Nas salas de aula e no mercado, emerge uma verdade desconfortável: muitos estudantes de marketing demonstram uma preocupante falta de capacidade crítica. Em paralelo, a ascensão da inteligência artificial (IA) exacerba essa deficiência, o que contribui para uma geração de profissionais excessivamente dependentes de máquinas e incapazes de questionar ou inovar.
O foco excessivo em ferramentas digitais, métricas e técnicas operacionais transformam os estudantes em operadores de sistemas, e não em estrategistas. Ao invés de incentivar o questionamento e o raciocínio independente, muitos cursos de marketing funcionam como linhas de montagem intelectuais: produzem profissionais que sabem operar plataformas de anúncios, mas não conseguem articular ideias próprias ou entender os contextos culturais e sociais que influenciam os consumidores. O resultado é uma avalanche de campanhas genéricas e estéreis, sem propósito ou impacto real. O mais alarmante é que esses estudantes/profissionais muitas vezes não percebem, sequer, a própria mediocridade.

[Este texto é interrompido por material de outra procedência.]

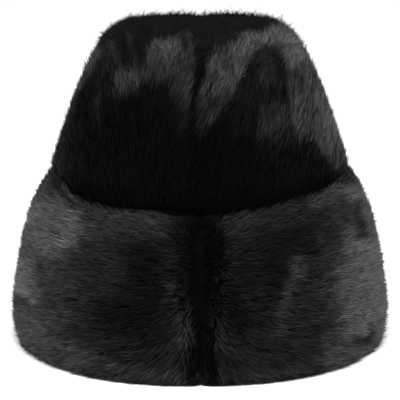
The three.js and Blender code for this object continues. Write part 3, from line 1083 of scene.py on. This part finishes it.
peltLook = {
    "dark": (0.012, 0.011, 0.011, 1),
    "light": (0.03, 0.028, 0.027, 1),
    "clouds": {"Scale": 40, "Detail": 2},
    "grain": {"Scale": 900, "Detail": 3},
    "grainRelief": {"Strength": 0.5, "Distance": 0.0004},
    "rough": 0.85,
    "roughVary": 0.1,
}


def peltMaterial(name):
    shader = Shader(name)
    place = shader.node("ShaderNodeTexCoord", None, None, "Object")
    grain = shader.node("ShaderNodeTexNoise", None, {"Vector": place, **peltLook["grain"]}, "Fac")
    cloudy = shader.node("ShaderNodeTexNoise", None, {"Vector": place, **peltLook["clouds"]}, "Fac")
    surface = {
        "Base Color": shader.mixed(cloudy, peltLook["dark"], peltLook["light"]),
        "Roughness": peltLook["rough"] + peltLook["roughVary"] * grain,
        "Normal": shader.node("ShaderNodeBump", None, {**peltLook["grainRelief"], "Height": grain}),
    }
    return shader.finish(**surface)


crownSurface = FurSurface(crownRows, crownRelief, level)
cuffSurface = FurSurface(cuffRows, cuffRelief, cuffSag)
hollowSurface = FurSurface(hollowRows, noDepth, level)
fur = furMaterial("blackFur")
pelt = peltMaterial("pelt")
print("materials made")
for name, side in (("left", -1), ("right", 1)):
    addFurPanel("crown_" + name, crownSurface, crownSkin, crownShare, crown, side, fur)
    addFurPanel("cuff_" + name, cuffSurface, cuffSkin, cuffShare, cuff, side, fur)
    points, quads = sheet(hollowSurface, noDepth, *sheets["hollowGrid"], side)
    inside = addMesh(f"crown_{name}_pelt", points, quads[:, ::-1].tolist(), pelt)
    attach(inside, "root")
    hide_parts("crown_" + name)
print("panels made")

# Studio: a wide pale floor, soft lights, and a long lens a little above the hat
studio = {
    "floorColor": (0.9, 0.9, 0.9, 1),
    "floorRoughness": 0.7,
    "floorReach": 10,  # metres
    "worldColor": (1, 1, 1, 1),
    "worldLight": 0.75,
    "lightsAim": 100,
}
lights = [
    {"name": "overhead", "size": (900, 600), "power": 30, "azimuth": 0, "elevation": 66, "distance": 1500},
    {"name": "sideLeft", "size": (500, 900), "power": 8, "azimuth": -80, "elevation": 25, "distance": 1500},
    {"name": "sideRight", "size": (500, 900), "power": 8, "azimuth": 80, "elevation": 25, "distance": 1500},
]


def placeAround(azimuth, elevation, distance, aim):
    a, e = math.radians(azimuth), math.radians(elevation)
    back = Vector((math.sin(a) * math.cos(e), -math.cos(a) * math.cos(e), math.sin(e)))
    return aim + back * distance * mm, (-back).to_track_quat("-Z", "Y")


def addLight(name, size, power, azimuth, elevation, distance):
    data = bpy.data.lights.new(name, "AREA")
    data.shape, data.energy = "RECTANGLE", power
    data.size, data.size_y = size[0] * mm, size[1] * mm
    light = bpy.data.objects.new(name, data)
    light.rotation_mode = "QUATERNION"
    aim = Vector((0, 0, studio["lightsAim"] * mm))
    light.location, light.rotation_quaternion = placeAround(azimuth, elevation, distance, aim)
    bpy.context.scene.collection.objects.link(light)


def addFloor():
    paint = Shader("floor").finish(
        **{"Base Color": studio["floorColor"], "Roughness": studio["floorRoughness"]}
    )
    mesh = bpy.data.meshes.new("floor")
    reach = studio["floorReach"]
    mesh.from_pydata([(x, y, 0) for x, y in product((-reach, reach), repeat=2)], [], [(0, 2, 3, 1)])
    mesh.materials.append(paint)
    floor = bpy.data.objects.new("floor", mesh)
    bpy.context.scene.collection.objects.link(floor)


addFloor()
for light in lights:
    addLight(**light)

world = bpy.data.worlds.new("studio")
world.use_nodes = True
background = world.node_tree.nodes["Background"]
background.inputs["Color"].default_value = studio["worldColor"]
background.inputs["Strength"].default_value = studio["worldLight"]
bpy.context.scene.world = world
bpy.context.scene.view_settings.view_transform = "Standard"

camera = bpy.data.objects.new("camera", bpy.data.cameras.new("camera"))
camera.data.sensor_width = view["sensorWidth"]
camera.data.lens = view["sensorWidth"] * view["distance"] / view["frameWidth"]
camera.data.clip_end = 100  # metres
camera.rotation_mode = "QUATERNION"
aim = Vector((0, 0, view["aim"] * mm))
camera.location, camera.rotation_quaternion = placeAround(0, view["elevation"], view["distance"], aim)
bpy.context.scene.collection.objects.link(camera)
bpy.context.scene.camera = camera
print("studio made")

A IA entra nesse cenário como um facilitador perigoso. Ferramentas como geradores de texto e plataformas de automação tornam as tarefas mais rápidas e eficientes, mas também promovem uma alienação intelectual. Em vez de usarem a IA como um recurso complementar, muitos estudantes (e até profissionais experientes) tratam a IA como um substituto para a criatividade e a estratégia, delegando às máquinas responsabilidades que eles próprios deveriam assumir.

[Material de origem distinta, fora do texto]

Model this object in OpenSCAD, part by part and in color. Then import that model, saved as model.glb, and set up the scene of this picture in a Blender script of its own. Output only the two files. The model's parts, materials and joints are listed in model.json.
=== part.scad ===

O problema não é a IA em si, mas o uso acrítico dela. Quando os algoritmos fazem todo o trabalho pesado — desde a criação de estratégias até à execução de campanhas — os futuros profissionais de marketing privam-se da aprendizagem essencial que surge ao resolver problemas manualmente. Pior ainda, essa dependência cega gera uma falsa sensação de competência, mascarando a incapacidade de compreender as nuances por trás das decisões tomadas pelas máquinas. No entanto, muitos estudantes aceitam as soluções prontas que a IA oferece sem questionar a sua relevância ou impacto, tornando-se, na prática, marionetas tecnológicas.
A educação de marketing está a contribuir para uma indústria que privilegia o lucro acima de tudo, perpetuando práticas questionáveis e ignorando as implicações sociais das suas acções. Como esperar que um estudante que nunca foi incentivado a pensar criticamente se preocupe com as consequências éticas das suas escolhas profissionais?
É preciso ser directo: sem um resgate da capacidade crítica, os estudantes de marketing estão condenados à irrelevância. O mercado, embora hoje ainda tolere mediocridade, não pode sustentar profissionais que se limitam a seguir tendências ou a apertar botões. A criatividade humana, o raciocínio estratégico e a habilidade de questionar são insubstituíveis — e são esses atributos que distinguem um bom profissional num mercado saturado.
As instituições de ensino têm um papel fundamental nesse resgate. Os cursos de marketing devem sair da zona de conforto técnica e introduzir disciplinas que estimulem o pensamento crítico, a reflexão ética e o entendimento cultural. Discussões sobre os limites e as responsabilidades do marketing na era digital não podem ser opcionais, devem ser centrais.
O marketing é, ou deveria ser, uma disciplina que une arte, ciência e estratégia. Reduzi-lo a uma colecção de técnicas mecânicas e campanhas sem propósito é um insulto ao potencial humano. Os estudantes também precisam assumir a sua parte de culpa. A apatia intelectual e a aceitação de respostas fáceis não são apenas falhas no sistema educacional — são também falhas individuais. Aqueles que não se esforçam para pensar criticamente ou para desafiar a própria zona de conforto já escolheram a mediocridade como destino.